La veille de Noël, un étudiant tue trois personnes dans une banque de Vienne. Est-ce un crime gratuit ? L'assassin est-il relié à ses victimes ? Après "Benny's Video" et avant "Funny Games", Michael Hanecke livrait une vertigineuse réflexion en forme de puzzle sur le mal ordinaire, la violence et les images.
"Le 2 décembre 1993, l’étudiant Max W. a tué trois personnes dans une agence de la Volksbank à Vienne. Il a ensuite retourné l’arme contre lui et s’est tiré une balle dans la tête." C’est par cette dépêche que débute le troisième volet de la trilogie que Michael Haneke a consacrée à ce qu’il appelle la "glaciation des sentiments". Le film tente de reconstituer les événements des cinq jours précédant le drame. Pourquoi ce jeune étudiant a-t-il sombré dans une folie meurtrière ? Les meurtres sont inexplicables, le mobile reste une énigme : cela ressemble à l'acte gratuit par excellence.
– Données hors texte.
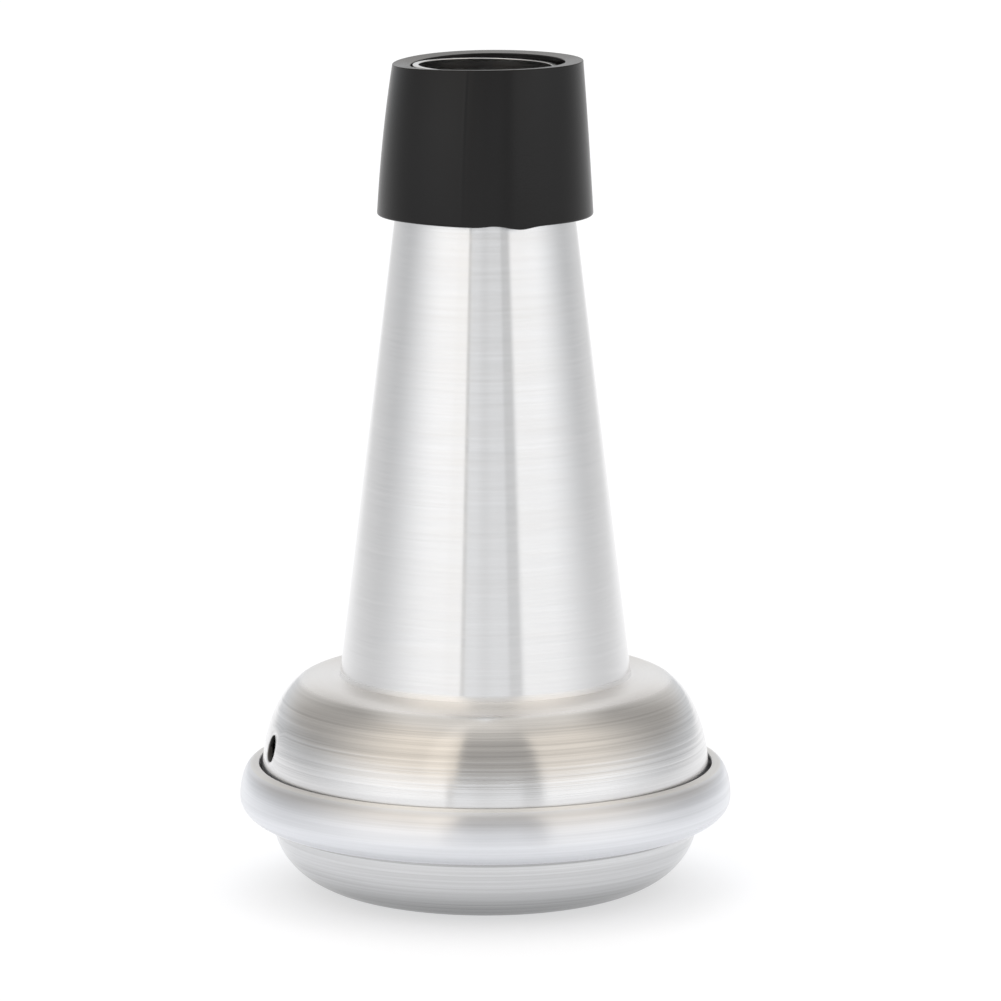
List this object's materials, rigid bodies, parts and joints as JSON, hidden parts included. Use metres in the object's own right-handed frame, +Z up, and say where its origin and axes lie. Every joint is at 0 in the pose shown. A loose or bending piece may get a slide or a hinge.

Peu à peu se dessinent pourtant les biographies des victimes et de leur assassin...
Les éléments du crime
Michael Haneke construit son scénario comme un puzzle, un patchwork constitué de 71 minuscules pièces humaines, comme autant de facettes de la réalité sociale et urbaine, autour de différents personnages, dont les protagonistes du drame, qui émergent peu à peu au premier plan. Rythmée par les images des JT (guerre en Bosnie, débarquement de l’armée américaine en Somalie), des scènes de rue, de faux éclats d’intimité – comme ces rites du lever et du coucher qui se répondent en écho entre deux couples, l’un de grands bourgeois, l’autre de prolétaires usés par le travail –, chacune des séquences, suintant l’angoisse ou l’humour noir, semble obéir à une logique cachée. Dans cette impressionnante réflexion sur le hasard – mais s'agit-il vraiment de hasard ? – qui fait se croiser des destins individuels également “glacés”, Haneke nous donne à regarder, de l’anecdote au spectaculaire, les ressorts et les images d'une société déshumanisée.